The contradiction was exposed in how quickly the state was reportedly able to make R600 million available for immediate expenditure on private security companies and other stakeholders, while basic services, infrastructure and job-creating development remain starved of urgent funding.
That money could have been directed towards infrastructure development, food security projects, farming and agricultural expansion — interventions that would have created work, strengthened local economies and potentially generated 2,000–3,000 jobs. Instead, the state continues to treat symptoms while ignoring the structural failures driving poverty, unemployment and social breakdown.
The South Africa for South Africans movement ignores this completely. It does not demand accountability for stolen resources. It does not demand an end to the pillage. It chooses the most vulnerable people on whom to mete out its frustration. It is easier to blame the foreigner than to confront the thief in cabinet.
The solution lies in what the South Africa for South Africans movement refuses to acknowledge, let alone confront: addressing corruption, rebuilding institutions and investing in growth. It requires an education and health system that actually functions. It requires infrastructure development.
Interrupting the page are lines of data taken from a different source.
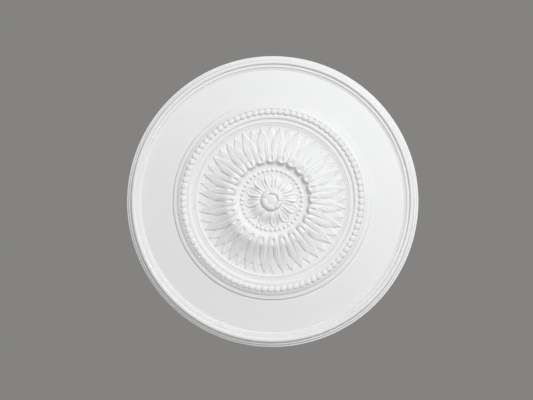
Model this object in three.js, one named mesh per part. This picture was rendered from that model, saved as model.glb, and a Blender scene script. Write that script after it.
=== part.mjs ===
import * as THREE from 'three';

// A round ceiling rose, cast in one piece: a moulded rim, a wide plain field, a ring of beads,
// a domed wreath of pointed leaves round a shallow crater, and a flower in the middle.
// Lengths are millimetres and angles are degrees. It is shaped face up, as radius from the centre
// and height above the flat back, and then turned over so that its face looks down from a ceiling.

// Rim, field and the mouldings round the bead ring
const OUTER_RADIUS = 350;
const EDGE_HEIGHT = 8.5;
const FACETS_ROUND = 88;

// Each moulding as [width, rise], going inwards
const OUTER_MOULDINGS = [
  [3.4, 0.8], // lip
  [1.3, 3.7], // riser
  [3.9, 0.9], // fillet
  [1.6, 3.4], // riser
  [5.6, 2.5], // outer half of the rim roll
  [5.4, -4.4], // inner half of the rim roll
  [6.0, 0.0], // fillet
  [7.2, -2.7], // step and cove down to the field
  [76.6, 10.0], // field, a very flat cone
  [2.6, 3.2], // riser
  [8.3, 1.6], // band
  [2.8, 2.3], // riser
  [4.5, -0.2], // fillet beside the beads
];
const INNER_MOULDINGS = [
  [1.2, 1.5], // inner side of the bead groove
  [5.4, 0.0], // fillet
  [4.6, -4.0], // step down to the sunk ring that the leaf tips lie on
];

// Ring of beads
const BEAD_COUNT = 88;
const BEAD_PHASE = 3.0;
const BEAD_RING_RADIUS = 213.2;
const BEAD_FOOT = 7.6; // half the width of the groove
const BEAD_SHOULDER = 4.4; // half the flat top, radially
const BEAD_SHOULDER_SHARE = 0.3; // half the flat top, as a share of the pitch
const BEAD_RISE = 5.2;
const BEAD_GAP_RISE = 1.8;

// Wreath: front leaves, and back leaves that show between their tips
const LEAF_COUNT = 24;
const LEAF_PHASE = 8.8;
const LEAF_PITCH = 360 / LEAF_COUNT;
const LEAF_TIP_RADIUS = 175;
const LEAF_SHOULDER_RADIUS = 120; // where a leaf reaches its full width
const LEAF_TIP_THICKNESS = 2.5;
const BACK_LEAF_DROP = [0.4, 3.0]; // under the front leaves, at the tip and at the shoulder
const LEAF_EDGE = 0.8; // width of a leaf's steep side
const TIP_RING_RADIUS = 176.4;
const TIP_RING_HEIGHT = 25.6;
const TIP_ROUNDING = 1;
const CREST_RADIUS = 102;
const CREST_SKEW = 0.74; // less than one to make the fall steepest near the crest
const CREST_HEIGHT = 45.5;
const POINT_POWER = 1.5; // how full a leaf is between its tip and its shoulder
const BORDER = LEAF_PITCH / 2;
// Front and back leaves are equally wide here, so this is where the gaps between their tips end
const VALLEY_RADIUS = THREE.MathUtils.lerp(
  LEAF_TIP_RADIUS, LEAF_SHOULDER_RADIUS, 1 - 0.5 ** (1 / POINT_POWER),
);
const TIP_STATION = 0.52; // from the tips to the valleys
const OVERLAP_STATIONS = [0.3, 0.64, 0.96]; // from the valleys to the shoulder

// Leaf ribs, and the eyes between neighbouring leaves
const RIB_GROOVE_DEPTH = 2.4;
const RIB_GROOVE_END_RADIUS = 146;
const RIB_LIP = 1.3;
const EYE_RADIUS = 101;
const EYE_HALF_LENGTH = 8.8;
const EYE_HALF_WIDTH = 4.0;
const EYE_END_OPENNESS = 0.25;
const EYE_DEPTH = 4.2;
const EYE_STATIONS = [1, 0.4, -0.6]; // along the eye, from its outer end
const COLLAR_RISE = 1.0;

// Crater inside the wreath
const CRATER_LOBE_RADIUS = 89.5; // inner end of the collar round each eye
const CRATER_NOTCH_RADIUS = 94.5; // between two collars
const CRATER_FOOT_RADIUS = 85.5;
const CRATER_FLOOR_HEIGHT = 35.5;
// Fall from the crest at the notch, beside it, on the lobe and at its middle
const SCALLOP_FALLS = [5.0, 2.6, 1.6, 1.4];
const SCALLOP_STATIONS = [0, 0.22, 0.6, 1];
const WREATH_FACETS = 4 * LEAF_COUNT;

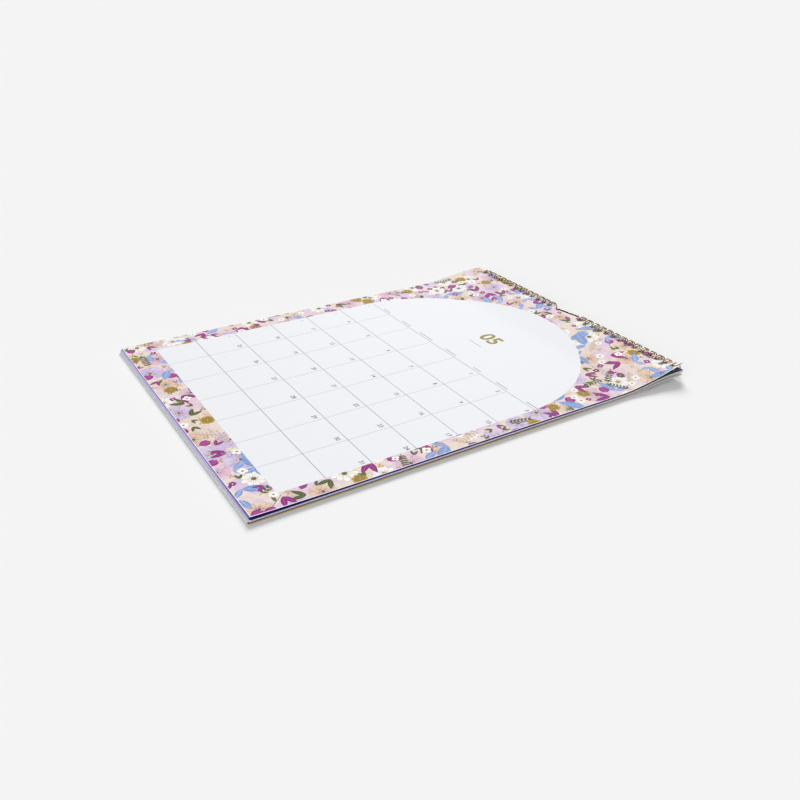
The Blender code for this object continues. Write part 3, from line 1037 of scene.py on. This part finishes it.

This means building, not destroying. It means investment, not bullying. It means welcoming productive capacity, not expelling it.
The choice
South Africa has a choice. The country can follow the South Africa for South Africans movement. It can expel migrants, draw lines around who belongs, blame the foreigner and ignore state banditry. The end result of this approach is known. Britain went there. Australia went there. Japan went there. Catastrophe followed.
Or South Africa can choose differently. It can follow the path of Medina: the path where migrants are welcomed, not excluded. This is not soft. This is not idealistic. It is practical. It is what works. Britain learned it too late. Australia learned it too late. Japan learned it too late.
South Africa should not choose to learn the hard way. The evidence exists. The cost is known. The real enemy is known. It is not the migrant worker or the spaza shop owner. It is the bandit-overrun state. It is the stolen state.